Tesori di Padova, Colasio soddisfatto promette il bis

PADOVA. L’iniziativa “Tesori di Padova” ha reso magico l’autunno padovano. Il progetto del nostro giornale (Con Noi il mattino) e dell’amministrazione comunale – dal 15 settembre al 25 novembre – ha svelato una parte dell’immenso patrimonio storico, museale, culturale e artistico della città. I cittadini hanno risposto con un entusiasmo sorprendente, manifestando fame di cultura e di sapere.
E desiderio di far propri quei luoghi che non avevano mai avuto la fortuna di conoscere: la Padova ebraica (la Sinagoga e il museo), il Museo del Precinema, l’oratorio di San Michele.
Ma anche i Titani di bellezza e fascino, prigionieri delle conoscenze scolastiche, di un’infarinatura annebbiata della propria città: il castello dei Carraresi, palazzo della Ragione, l’Arena romana, il ponte di San Lorenzo e le mura Cinquecentesche, il Planetario, il museo Diocesano, il palazzo Zuckermann.
Dunque non c’è che una sola scelta: ripetere l’avventura, andare avanti sulla strada già tracciata. Ne è convinto anche l’assessore comunale alla Cultura, Andrea Colasio. Al quale abbiamo chiesto d’interpretare l’entusiasmo riscosso da queste visite.
Assessore, cosa cercano i padovani?
«È evidente che l’iniziativa del mattino sia stata meritoria», scandisce Colasio. «Del resto anche quando proponiamo i Notturni d’arte le code per entrare sono infinite. Sono segni manifesti di una città vitale e per questo stiamo investendo con decisione nell’industria della cultura. Servono molti turisti ma è altrettanto bello che i padovani considerino le bellezze cittadine, patrimonio di tutti e non solo di un’élite di intellettuali. Il nostro patrimonio culturale va tutelato e fortemente vissuto perché sia un sostrato di esperienze emozionali».
Quale pensa che sia la ricetta?
«Offrire un livello alto ai padovani, come è stato fatto per questa iniziativa. Le guide (sia del Comune che delle cooperative coinvolte) erano onestamente ben preparate. Dobbiamo creare offerta: la domanda c’è già. I Carraresi e la Specola sono dei brand, questo è un dato assodato, ma è necessario anche raccontare la città con chiavi di lettura diverse e – a suon di dai – abbiamo proposto un’offerta culturale originale. Che ha incuriosito il padovano colto, intercettato fasce inedite di pubblico, solleticato i turisti».
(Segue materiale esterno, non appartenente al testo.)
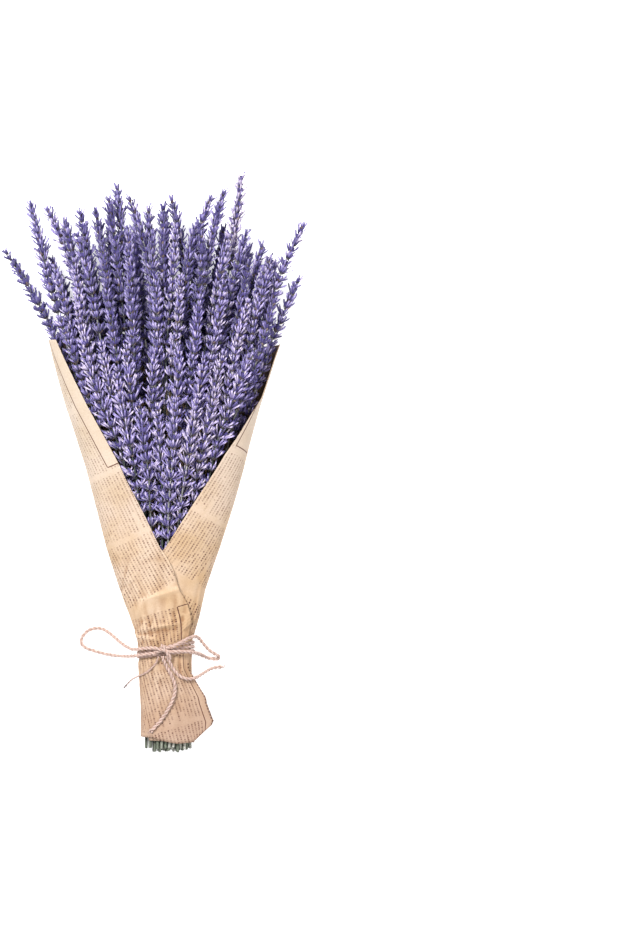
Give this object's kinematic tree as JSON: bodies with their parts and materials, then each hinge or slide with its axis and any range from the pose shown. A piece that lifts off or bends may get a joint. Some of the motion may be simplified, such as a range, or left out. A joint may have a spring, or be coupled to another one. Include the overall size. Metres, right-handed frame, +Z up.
{
  "type": "bunch of dried lavender",
  "caption": "Bunch of dried lavender in a cone of printed kraft paper, tied at the waist with jute twine, lying on its back.",
  "frame": {"origin": "on the surface that the bunch lies on, under the wrap, 200 mm from the cut ends of the stems", "axes": "+Y along the bunch towards the flower tips, +X to the right seen from above, +Z up from the surface"},
  "size_m": [0.2224, 0.4245, 0.0608],
  "materials": {
    "dried_lavender": "matte",
    "kraft_paper": "matte",
    "jute_twine": "matte"
  },
  "bodies": {
    "root": {"lavender_01": "dried_lavender", "lavender_02": "dried_lavender", "lavender_03": "dried_lavender", "lavender_04": "dried_lavender", "lavender_05": "dried_lavender", "lavender_06": "dried_lavender", "lavender_07": "dried_lavender", "lavender_08": "dried_lavender", "lavender_09": "dried_lavender", "lavender_10": "dried_lavender", "lavender_11": "dried_lavender", "lavender_12": "dried_lavender", "lavender_13": "dried_lavender", "lavender_14": "dried_lavender", "lavender_15": "dried_lavender", "lavender_16": "dried_lavender", "lavender_17": "dried_lavender", "lavender_18": "dried_lavender", "lavender_19": "dried_lavender", "lavender_20": "dried_lavender", "lavender_21": "dried_lavender", "lavender_22": "dried_lavender", "lavender_23": "dried_lavender", "lavender_24": "dried_lavender", "lavender_25": "dried_lavender", "lavender_26": "dried_lavender", "lavender_27": "dried_lavender", "lavender_28": "dried_lavender", "lavender_29": "dried_lavender", "lavender_30": "dried_lavender", "lavender_31": "dried_lavender", "lavender_32": "dried_lavender", "lavender_33": "dried_lavender", "lavender_34": "dried_lavender", "lavender_35": "dried_lavender", "lavender_36": "dried_lavender", "lavender_37": "dried_lavender", "lavender_38": "dried_lavender", "lavender_39": "dried_lavender", "lavender_40": "dried_lavender", "lavender_41": "dried_lavender", "lavender_42": "dried_lavender", "lavender_43": "dried_lavender", "lavender_44": "dried_lavender", "lavender_45": "dried_lavender", "lavender_46": "dried_lavender", "lavender_47": "dried_lavender", "lavender_48": "dried_lavender", "lavender_49": "dried_lavender", "lavender_50": "dried_lavender", "lavender_51": "dried_lavender", "lavender_52": "dried_lavender", "paper_wrap": "kraft_paper", "twine_turns": "jute_twine", "twine_knot": "jute_twine", "twine_loop_left": "jute_twine", "twine_loop_right": "jute_twine", "twine_tail_right": "jute_twine", "twine_tail_down": "jute_twine", "twine_strand": "jute_twine"}
  },
  "joints": []
}
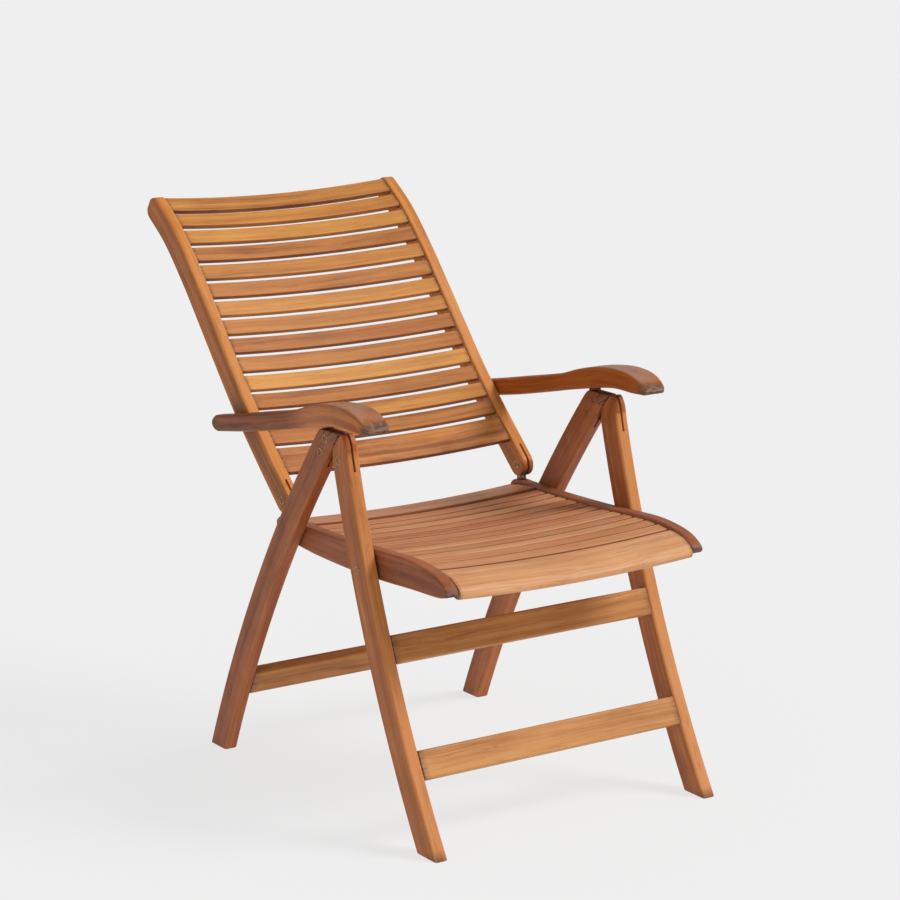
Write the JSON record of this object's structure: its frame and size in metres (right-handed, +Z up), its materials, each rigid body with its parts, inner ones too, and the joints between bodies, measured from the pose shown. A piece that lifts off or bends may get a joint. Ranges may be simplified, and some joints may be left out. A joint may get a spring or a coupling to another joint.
{
  "type": "folding chair",
  "caption": "Folding wooden armchair with curved legs, slatted seat, reclining slatted back and armrests that notch over hinge pins.",
  "frame": {"origin": "on the floor, midway between the two sides and midway between the front-most and rear-most points at rest", "axes": "+X to the sitter's left, +Y to the rear, +Z up; the sitter faces -Y"},
  "size_m": [0.573, 0.9355, 0.9097],
  "materials": {
    "front_leg_wood": "oiled hardwood, satin, warm orange brown",
    "rear_leg_wood": "oiled hardwood, satin, reddish brown",
    "crossbar_wood": "oiled hardwood, satin, golden tan",
    "seat_rail_wood": "oiled hardwood, satin, maroon brown",
    "seat_slat_wood": "oiled hardwood, satin, pinkish tan",
    "back_stile_wood": "oiled hardwood, satin, orange brown",
    "back_slat_wood": "oiled hardwood, satin, golden orange with tone changes from slat to slat",
    "armrest_wood": "oiled hardwood, satin, orange brown with a weathered tip",
    "brass_fastener": "aged brass with a dark recessed eye",
    "bronze_plate": "dark aged brass plate"
  },
  "bodies": {
    "rear_frame": {"rear_leg_right": "rear_leg_wood", "leg_hinge_plate_right": "bronze_plate", "leg_plate_rivet_upper_right": "brass_fastener", "leg_plate_rivet_lower_right": "brass_fastener", "armrest_notch_pin_right": "bronze_plate", "rear_leg_left": "rear_leg_wood", "leg_hinge_plate_left": "bronze_plate", "leg_plate_rivet_upper_left": "brass_fastener", "leg_plate_rivet_lower_left": "brass_fastener", "armrest_notch_pin_left": "bronze_plate", "rear_crossbar": "crossbar_wood"},
    "front_frame": {"front_leg_right": "front_leg_wood", "leg_pivot_rivet_right": "brass_fastener", "seat_pivot_bolt_right": "brass_fastener", "front_leg_left": "front_leg_wood", "leg_pivot_rivet_left": "brass_fastener", "seat_pivot_bolt_left": "brass_fastener", "front_upper_crossbar": "crossbar_wood", "front_lower_crossbar": "crossbar_wood"},
    "seat": {"seat_rail_right": "seat_rail_wood", "back_hinge_plate_right": "bronze_plate", "seat_rail_left": "seat_rail_wood", "back_hinge_plate_left": "bronze_plate", "seat_slat_01": "seat_slat_wood", "seat_slat_02": "seat_slat_wood", "seat_slat_03": "seat_slat_wood", "seat_slat_04": "seat_slat_wood", "seat_slat_05": "seat_slat_wood", "seat_slat_06": "seat_slat_wood", "seat_slat_07": "seat_slat_wood", "seat_slat_08": "seat_slat_wood", "seat_slat_09": "seat_slat_wood", "seat_slat_10": "seat_slat_wood", "seat_slat_11": "seat_slat_wood", "seat_slat_12": "seat_slat_wood", "seat_slat_13": "seat_slat_wood", "seat_nosing": "seat_slat_wood"},
    "back_rivets": {"back_pivot_rivet_right": "brass_fastener", "back_pivot_rivet_left": "brass_fastener"},
    "back": {"back_stile_right": "back_stile_wood", "back_stile_left": "back_stile_wood", "back_slat_01": "back_slat_wood", "back_slat_02": "back_slat_wood", "back_slat_03": "back_slat_wood", "back_slat_04": "back_slat_wood", "back_slat_05": "back_slat_wood", "back_slat_06": "back_slat_wood", "back_slat_07": "back_slat_wood", "back_slat_08": "back_slat_wood", "back_slat_09": "back_slat_wood", "back_slat_10": "back_slat_wood", "back_slat_11": "back_slat_wood", "back_slat_12": "back_slat_wood", "back_slat_13": "back_slat_wood", "back_slat_14": "back_slat_wood", "back_slat_15": "back_slat_wood"},
    "armrest_pins": {"armrest_pivot_pin_right": "bronze_plate", "armrest_pivot_pin_left": "bronze_plate"},
    "armrest_right": {"armrest_right": "armrest_wood"},
    "armrest_left": {"armrest_left": "armrest_wood"}
  },
  "joints": [
    {"name": "leg_fold", "type": "hinge", "parent": "rear_frame", "child": "front_frame", "pos_m": [0, -0.1988, 0.575], "axis": [1, 0, 0], "range_deg": [0, 52]},
    {"name": "seat_fold", "type": "hinge", "parent": "front_frame", "child": "seat", "pos_m": [0, -0.2498, 0.412], "axis": [1, 0, 0], "range_deg": [-98.2, 0]},
    {"name": "back_fold", "type": "hinge", "parent": "seat", "child": "back_rivets", "pos_m": [0, 0.0247, 0.4635], "axis": [1, 0, 0], "range_deg": [0, 86.2]},
    {"name": "recline", "type": "hinge", "parent": "back_rivets", "child": "back", "pos_m": [0, 0.0247, 0.4635], "axis": [1, 0, 0], "range_deg": [0, 28]},
    {"name": "armrest_fold", "type": "hinge", "parent": "back", "child": "armrest_pins", "pos_m": [0, 0.1422, 0.578], "axis": [1, 0, 0], "range_deg": [-88.8, 0]},
    {"name": "armrest_tilt_right", "type": "hinge", "parent": "armrest_pins", "child": "armrest_right", "pos_m": [0, 0.1422, 0.578], "axis": [1, 0, 0], "range_deg": [-20.7, 0]},
    {"name": "armrest_tilt_left", "type": "hinge", "parent": "armrest_pins", "child": "armrest_left", "pos_m": [0, 0.1422, 0.578], "axis": [1, 0, 0], "range_deg": [-20.7, 0]}
  ],
  "couplings": [
    {"joint": "seat_fold", "follows": "leg_fold", "ratio": -1.8846},
    {"joint": "back_fold", "follows": "leg_fold", "ratio": 1.6538},
    {"joint": "armrest_fold", "follows": "leg_fold", "ratio": -1.7046},
    {"joint": "armrest_tilt_right", "follows": "recline", "ratio": -0.7334},
    {"joint": "armrest_tilt_left", "follows": "recline", "ratio": -0.7334}
  ]
}
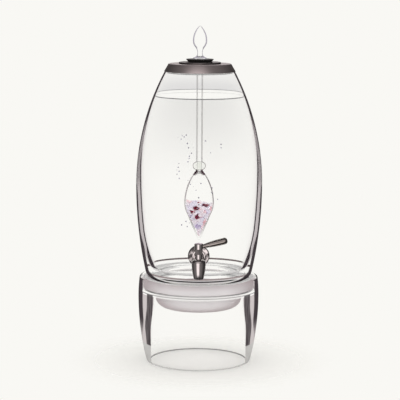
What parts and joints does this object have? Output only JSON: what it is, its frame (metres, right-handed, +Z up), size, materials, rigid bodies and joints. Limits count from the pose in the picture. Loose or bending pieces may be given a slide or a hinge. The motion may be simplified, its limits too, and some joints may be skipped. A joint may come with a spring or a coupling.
{
  "type": "water dispenser",
  "caption": "Barrel-shaped glass drinks jar with a lever tap on a hollow glass stand, under a steel lid that carries a glass vial filled with quartz chips.",
  "frame": {"origin": "on the jar's axis at the table, in the plane of the stand's flat foot", "axes": "+Z up along the jar's axis, -Y towards the tap, +X the side where the closed lever points"},
  "size_m": [0.2202, 0.2547, 0.5892],
  "materials": {
    "clear_glass": "clear, fire polished",
    "satin_glass": "satin frosted",
    "clear_silicone": "clear, soft sheen",
    "black_silicone": "matt black",
    "brushed_steel": "brushed round the axis",
    "polished_steel": "polished",
    "rose_quartz": "broken and tumbled, translucent",
    "amethyst": "broken and tumbled, translucent",
    "clear_quartz": "broken and tumbled, translucent",
    "garnet": "broken and tumbled, dark"
  },
  "bodies": {
    "stand": {"stand": "clear_glass", "cradle_seal": "clear_silicone"},
    "cradle": {"cradle": "satin_glass", "jar_ring": "clear_silicone"},
    "jar": {"jar": "clear_glass", "outer_gasket": "clear_silicone", "rosette": "polished_steel", "tap_body": "polished_steel", "packing_nut": "polished_steel", "inner_gasket": "clear_silicone", "shank_washer": "polished_steel", "shank_nut": "polished_steel"},
    "valve": {"valve_plug": "polished_steel", "plug_rings": "black_silicone", "tap_cap": "polished_steel", "cap_screw": "polished_steel", "tap_lever": "polished_steel"},
    "lid": {"lid_shell": "brushed_steel", "lid_collar": "brushed_steel", "lid_seal": "clear_silicone"},
    "vial": {"holder_flange": "brushed_steel", "vial_stopper": "black_silicone", "vial": "clear_glass", "finial": "clear_glass", "rose_quartz": "rose_quartz", "amethyst": "amethyst", "clear_quartz": "clear_quartz", "garnet": "garnet"}
  },
  "joints": [
    {"name": "cradle_lift", "type": "slide", "parent": "stand", "child": "cradle", "axis": [0, 0, 1], "range_m": [0, 0.065]},
    {"name": "jar_lift", "type": "slide", "parent": "cradle", "child": "jar", "axis": [0, 0, 1], "range_m": [0, 0.08]},
    {"name": "tap_turn", "type": "hinge", "parent": "jar", "child": "valve", "pos_m": [0, -0.13273, 0.2045], "axis": [0, 0, -1], "range_deg": [0, 90]},
    {"name": "lid_lift", "type": "slide", "parent": "jar", "child": "lid", "axis": [0, 0, 1], "range_m": [0, 0.06]},
    {"name": "vial_lift", "type": "slide", "parent": "lid", "child": "vial", "axis": [0, 0, 1], "range_m": [0, 0.33]}
  ]
}
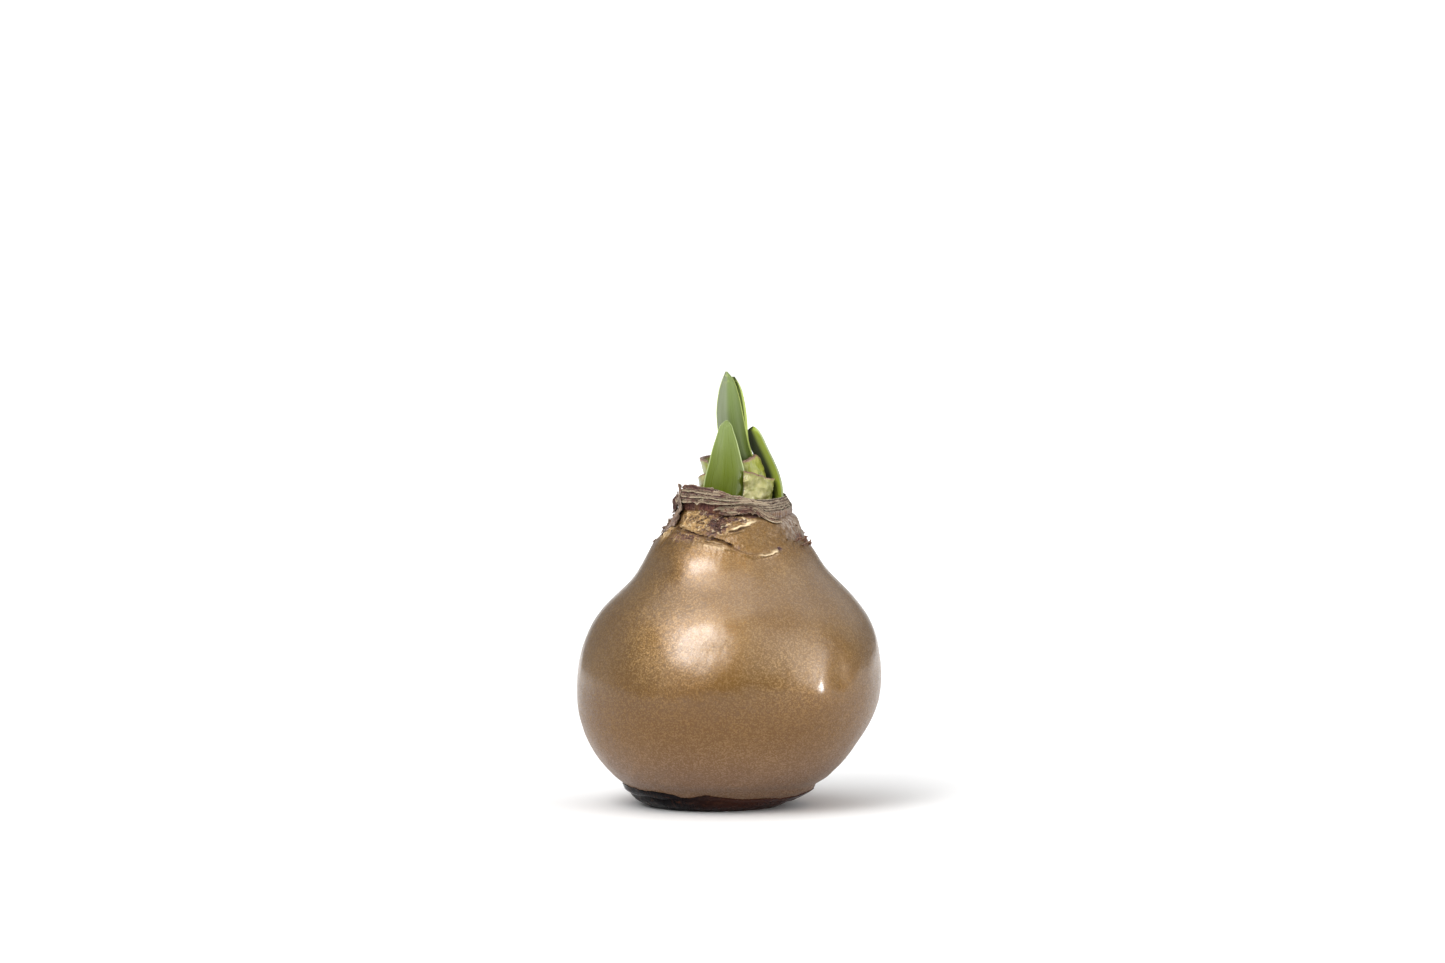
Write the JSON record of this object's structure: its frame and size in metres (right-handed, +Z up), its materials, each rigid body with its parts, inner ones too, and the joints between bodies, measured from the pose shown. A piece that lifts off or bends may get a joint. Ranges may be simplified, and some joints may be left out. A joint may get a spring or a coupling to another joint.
{
  "type": "waxed amaryllis bulb",
  "caption": "Amaryllis bulb in a coat of gold wax on a flat dark wax foot, with a papery brown neck, a bud in its spathe, young leaves and cut leaf bases.",
  "frame": {"origin": "on the surface the bulb stands on, under the middle of the body's widest extent", "axes": "+Z up, along the bulb's neck and shoots; -Y the front, where the broad young leaf grows; +X to the right"},
  "size_m": [0.0951, 0.0932, 0.1354],
  "materials": {
    "gold_wax": "bronze-gold pearlescent wax, satin",
    "dark_wax": "near-black wax, glossy",
    "bulb_scales": "brown to tan bulb scales with dry torn ends, matt",
    "dry_tunic": "dry papery brown skin, matt",
    "leaf_green": "fresh green leaf, satin",
    "bud_green": "grey-green spathe with a pale bloom, satin",
    "pale_leaf_base": "pale yellow-green cut leaf base, moist"
  },
  "bodies": {
    "root": {"wax_coat": "gold_wax", "dark_foot": "dark_wax", "bulb": "bulb_scales", "dry_outer_skin": "dry_tunic", "skin_flap_left": "dry_tunic", "skin_curl_left": "dry_tunic", "skin_flake_left": "dry_tunic", "skin_flake_right": "dry_tunic", "skin_strip_front": "dry_tunic", "leaf_front": "leaf_green", "leaf_right": "leaf_green", "bud_bract_front": "bud_green", "bud_bract_back": "bud_green", "leaf_stump_right_outer": "pale_leaf_base", "leaf_stump_right_inner": "pale_leaf_base", "leaf_stump_left_outer": "pale_leaf_base", "leaf_stump_left_inner": "pale_leaf_base"}
  },
  "joints": []
}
I padovani amano la loro città, anche se qualche volta questo sentimento può essere ambivalente. Non crede che siano orgogliosi di Padova?
«Assolutamente. Dico di più. Se esiste una città d’arte, ma i suoi cittadini ne riconoscono solo alcune componenti, la città resta tale, ma non è vissuta. Adesso bisogna insistere su una comunicazione inedita. Le competenze ci sono, non resta che rivelare la città segreta, densa di storia, magari quella meno abituata ai riflettori. Con il mattino daremo ancora nuova vita alla bellezza».
A quali “segreti” pensa per un bis?
«Al monumento Memoria alla Luce di Libenskind e ai cimiteri ebraici, solo per citarne due. Recentemente ho scoperto la chiesa all’interno del collegio Don Mazza: bombardata durante la seconda guerra mondiale, rifatta in modo ignobile, ha però conservato parte della sua bellezza. Ma penso anche al Giardino dei Giusti; alle Pietre d’inciampo davanti al Bo; alla targa che io stesso ho fatto mettere in via Cesare Battisti, in casa della famiglia Zancan, proprio dove fu redatto il testo storico di Concetto Marchesi, straordinario manifesto della libertà della nostra università. Penso ancora, tra i luoghi da scoprire, a Santa Eufemia; a casa Belzoni; a casa Petrarca, quella dietro il Duomo, non quella ad Arquà che gli regalarono i Carraresi: lui aveva la sua stupenda casetta dietro il Duomo. Insomma, svelare la nostra città sarà un’affascinante avventura».